The last step is this:

15/2*7/1
Multiply straight across- 15*7 and 2*1

So you have 105/2. That does not simplify, so your answer is 105/2!

Solve the inequality and graph their solutions on a number line: 3x+7<22

Alright, this one's a lot like the one Alleycat explained. You want to isolate the X.

So, to do that, we do PEMDAS... backwards! Don't freak, I'll explain.

1. Subtract 7 from both sides
You're doing this because you want to move the seven to the other side of the less than sign. And to do that, you have to make it negative- something you need to do to both sides. So!

3x<15

2. Divide by 3
Same thing as before, only since the 3 is multiplying the X, you want to divide it. Anything divided by itself is one, which cancels it.

x<5

3. Interval notation and graphing
To graph, it makes life easier to look at it in "interval notation." In this case, the interval is (-∞, 5). And I'll tell you why.

Negative infinity (the little sideways means that the graph, when you put x<5 on a number line, will go on forever to the left, in the negative direction. A positive infinity will go on forever to the right. Why are we bringing infinity in? Because the inequality does not state anything that X has to be greater than- only that it cannot meet or exceed 5. So any solution to the left of 5 will work. 4 is less than 5, 0 is less than 5, -94968986983946 is less than 5. Doesn't stop.

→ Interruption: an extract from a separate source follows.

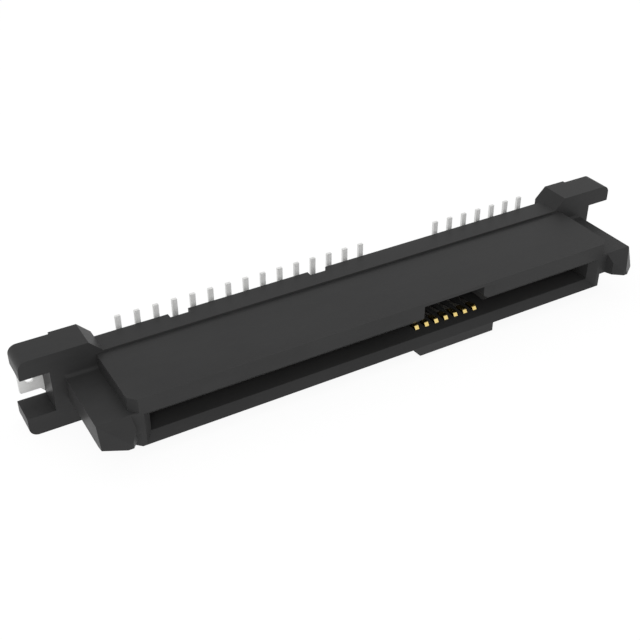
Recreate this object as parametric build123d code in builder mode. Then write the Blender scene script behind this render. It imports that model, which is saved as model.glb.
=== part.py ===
from build123d import *
import os

os.makedirs("parts", exist_ok=True)

# Millimetres. X runs along the connector, -Y is the mating side, +Y the board side.
# The origin is the centre of the box around the part, on the plane its ears stand on.

# Contact rows
contact_pitch = 1.27
power_ways = 15
signal_ways = 7
row_gap_places = 4
key_pitch = 0.80
key_ways = 7
early_ways = (4, 12)
early_advance = 0.40

# Nose with the slot for the mating tongue
slot_height = 1.27
slot_depth = 5.00
slot_end_margin = 0.975
lead_in = 0.50
wall_above = 1.65
wall_below = 0.54
nose_end_wall = 1.27
nose_length = 5.34
nose_corner = 0.50

# Bump under the second-side contacts and window above them
bump_drop = 0.65
bump_half = 3.02
bump_slope = 0.60
window_half = 2.90
window_skin = 0.24
window_rib = 0.90
window_relief = 0.09
window_corner = 0.30

# Rear block
block_rise = 0.17
block_depth = 1.66
notch_width = 1.38
notch_depth = 0.42
notch_height = 0.90

# Ears
ear_depth = 2.28
ear_rise = 0.83
ear_setback = 0.36
ear_web = 0.85
ear_reach = 1.80
arm_above = 1.25
arm_below = 1.34
ear_corner = 0.58
seat_setback = 0.05

# Guide posts
post_width = 2.08
post_height = 1.55
post_reach = 6.71
post_slope_length = 1.45
post_slope_drop = 0.82
post_belly_length = 1.50
post_belly_rise = 0.34
post_bevel_width = 1.27
post_bevel_length = 1.40
post_bevel_lean = 0.51
post_heel_width = 0.46
post_heel_length = 0.70
post_root = 0.25

# Contact strip
strip = 0.20
beam_width = 0.30
shank_width = 0.50
key_shank_width = 0.36
tail_width = 0.35
barb = 0.04
barb_ramp = 0.25
barb_crest = 0.12
crest_stand = 0.24
crest_from_mouth = 1.60
crest_radius = 0.14
tip_run = 0.22
tip_inset = 0.14
beam_run = 1.60
upper_inset = 0.45
lower_inset = 0.29
foot_overhang = 0.63
bend_radius = 0.25
shoulder_inset = 0.20

# Room for the contacts in the housing
cavity_width = 0.60
key_cavity_width = 0.46
cavity_room = 0.60
key_cavity_room = 0.32
cavity_front_gap = 0.12

# Board locks
lock_height = 1.70
lock_body_height = 2.30
lock_neck = 0.25
lock_end_gap = 0.25
lock_drop = 0.16
lock_hole = 0.50
lock_hole_inset = 0.70
lock_corner = 0.15
lock_leg = 1.40
lock_leg_height = 1.10
lock_bend = 0.20
lock_clearance = 0.02

# Heights, measured from the plane under the ears
nose_height = wall_above + slot_height + wall_below
block_height = nose_height + 2 * block_rise
ear_height = block_height + 2 * ear_rise
mid_z = ear_height / 2
nose_bottom = mid_z - nose_height / 2
nose_top = mid_z + nose_height / 2
slot_floor = nose_bottom + wall_below
slot_ceiling = slot_floor + slot_height
slot_mid = slot_floor + slot_height / 2
block_top = mid_z + block_height / 2
block_bottom = mid_z - block_height / 2
post_top = mid_z + post_height / 2
post_bottom = mid_z - post_height / 2

# Stations from the board plane forward
overall_depth = post_reach + ear_depth
board_y = overall_depth / 2
riser_y = board_y - ear_depth
block_back_y = riser_y + block_depth
nose_y = riser_y - nose_length
slot_back_y = nose_y + slot_depth
tip_y = riser_y - post_reach
crest_y = nose_y + crest_from_mouth

# Half widths along X
row_length = (power_ways + row_gap_places + signal_ways - 1) * contact_pitch
slot_half = row_length / 2 + slot_end_margin
nose_half = slot_half + nose_end_wall
post_outer = nose_half + post_width
ear_inner = nose_half + ear_setback
block_half = ear_inner - ear_rise
gap_inner = post_outer + ear_web
ear_outer = gap_inner + ear_reach
seat_inner = post_outer + seat_setback

# Contact places along X
signal_first_x = row_length / 2
power_first_x = -row_length / 2 + (power_ways - 1) * contact_pitch
signal_last_x = signal_first_x - (signal_ways - 1) * contact_pitch
key_x = (power_first_x + signal_last_x) / 2
key_first_x = key_x + (key_ways - 1) / 2 * key_pitch


def power_x(way):
    return power_first_x - (way - 1) * contact_pitch


def signal_x(way):
    return signal_first_x - (way - 1) * contact_pitch


def key_way_x(place):
    return key_first_x - place * key_pitch


power_places = [power_x(way) for way in range(1, power_ways + 1)]
signal_places = [signal_x(way) for way in range(1, signal_ways + 1)]
key_places = [key_way_x(place) for place in range(key_ways)]
upper_places = power_places + signal_places
early_places = [power_x(way) for way in early_ways]

# Heights of the contact rows
upper_shank_z = slot_ceiling + upper_inset
lower_shank_z = slot_floor - lower_inset
cavity_roof = upper_shank_z + cavity_room
key_cavity_floor = lower_shank_z - key_cavity_room
cavity_front_y = crest_y - tip_run - cavity_front_gap
passage_length = block_back_y - slot_back_y
foot_y = board_y - strip / 2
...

So, your graph will look like this:

<-------------------------°
<-------------------------5----->
Where the bottom line is a number line and the top line is the graph.

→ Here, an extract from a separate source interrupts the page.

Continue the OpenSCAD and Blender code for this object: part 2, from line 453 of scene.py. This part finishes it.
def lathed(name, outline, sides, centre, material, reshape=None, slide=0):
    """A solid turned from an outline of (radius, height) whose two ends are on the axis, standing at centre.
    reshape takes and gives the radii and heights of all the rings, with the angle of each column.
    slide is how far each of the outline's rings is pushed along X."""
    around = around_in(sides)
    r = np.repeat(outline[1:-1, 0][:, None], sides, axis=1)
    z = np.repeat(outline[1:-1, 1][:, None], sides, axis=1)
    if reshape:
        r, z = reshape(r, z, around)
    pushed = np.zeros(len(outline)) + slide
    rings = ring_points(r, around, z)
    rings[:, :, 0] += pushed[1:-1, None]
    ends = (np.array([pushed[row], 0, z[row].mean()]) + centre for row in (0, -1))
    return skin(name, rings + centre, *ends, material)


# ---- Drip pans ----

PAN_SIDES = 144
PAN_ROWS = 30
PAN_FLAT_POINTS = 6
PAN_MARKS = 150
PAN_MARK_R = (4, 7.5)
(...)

If you have any questions or if I spoke complete gibberish, let me know.

w00t! Thank you. I just got a fresh set of these problems, so expect to be bugged about them soon!

Hi 'Fina, love! I'm in Calculus this year, so I finally understand Algebra II (everything catches up to me at least a year later XD). If you want my help just shoot me a PM or an e-mail. That would be the quickest way to get a hold of me.

Looks like you've got a lot of great tutors here!